SUNY faces legal threat against proposal to let charter schools certify their teachers

Critics of a controversial proposal to allow certain charter schools to certify their own teachers threatened legal action on Tuesday if officials vote to approve the plan at their meeting Wednesday morning.

The Alliance for Quality Education, a teachers union-backed group that fiercely opposes the proposal, claims that officials at the State University of New York would be violating state law if they approve the proposal without giving the public a chance to weigh in on changes to the proposal that were made public on Sunday.

The revisions include increasing the hours of instruction that prospective teachers must receive from 30 to 160, decreasing required hours of teaching practice from 100 to 40, and mandating that aspiring teachers pass one of the state’s certification exams or an equivalent test.

In a letter to SUNY’s Board of Trustees dated Oct. 10, AQE Executive Director Billy Easton cited a state law that says the public must be allowed to comment on “the revised text” of any rule that has undergone “substantial revision.”

“These are substantially altered regulations and many parts of them are new regulations,” Easton told Chalkbeat New York. “There is a requirement that the public have an opportunity to comment and give input.”

Easton said his group would seek an injunction from a state court to block the regulations from going to effect if they are approved Wednesday.

Joseph Belluck, chair of the SUNY’s charter schools committee, said he planned to proceed with the vote. He rejected Easton’s argument, saying the basic structure of the regulations have not changed.

“I think the letter is wrong both factually and legally and we do not think that the changes that were made require any additional comment period,” said Belluck, whose group oversees 167 schools across the state.

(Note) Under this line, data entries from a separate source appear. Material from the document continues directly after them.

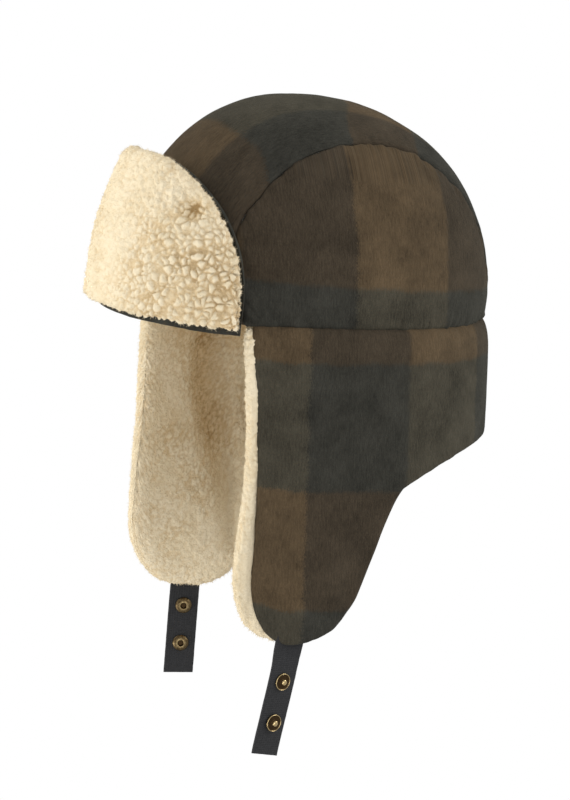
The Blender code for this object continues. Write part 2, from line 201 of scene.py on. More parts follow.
def crown_point(turn, rise, depth):
    share = np.maximum(0.0, np.cos(rise)) ** (2 / RISE_POWER)
    height = (CROWN_HEIGHT - depth) * np.maximum(0.0, np.sin(rise)) ** (2 / RISE_POWER)
    x = (CROWN_HALF_WIDTH - depth) * share * signed_power(np.cos(turn), 2 / PLAN_POWER)
    y = (CROWN_HALF_LENGTH - depth) * share * signed_power(np.sin(turn), 2 / PLAN_POWER)
    return vec(x, y + crown_lean(height), height)


def crown_outward(turn, rise):
    step = 1e-4
    here = crown_point(turn, rise, 0.0)
    round_it = crown_point(turn + step, rise, 0.0) - here
    up_it = crown_point(turn, rise + step, 0.0) - here
    out = np.cross(round_it, up_it)
    return out / np.linalg.norm(out, axis=-1, keepdims=True)


def crown_reach(side, path):
    low = np.zeros(np.broadcast(side, path).shape)
    high = low + 1.2
    for _ in range(45):
        middle = (low + high) / 2
        plan = np.abs(side) ** PLAN_POWER + (middle * np.abs(np.cos(path))) ** PLAN_POWER
        over = plan ** (RISE_POWER / PLAN_POWER) + (middle * np.sin(path)) ** RISE_POWER > 1
        high = np.where(over, middle, high)
        low = np.where(over, low, middle)
    return (low + high) / 2


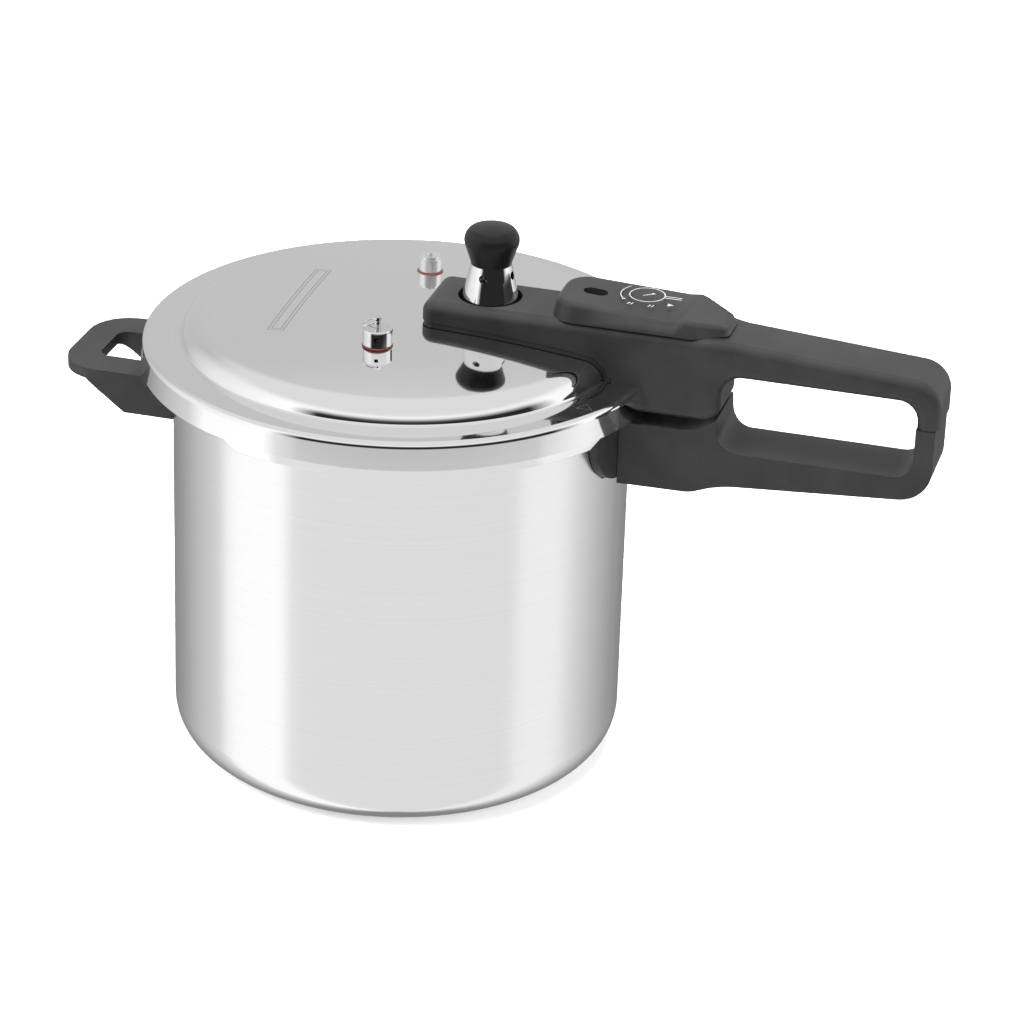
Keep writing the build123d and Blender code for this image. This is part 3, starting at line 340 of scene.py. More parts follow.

SUNY’s proposal has been controversial since its inception, garnering pushback from teachers unions and state education officials who say it will allow unqualified teachers to enter classrooms. Board of Regents Chancellor Betty Rosa called the original proposal “insulting,” while State Commissioner MaryEllen Elia said fast food workers could receive more training than SUNY is proposing for its teachers.

Though prospective teachers will now have to sit for more classroom instruction — one of the most criticized aspects of the original proposal — they still will not have to earn a master’s degree or pass all the state certification exams that most prospective teachers must.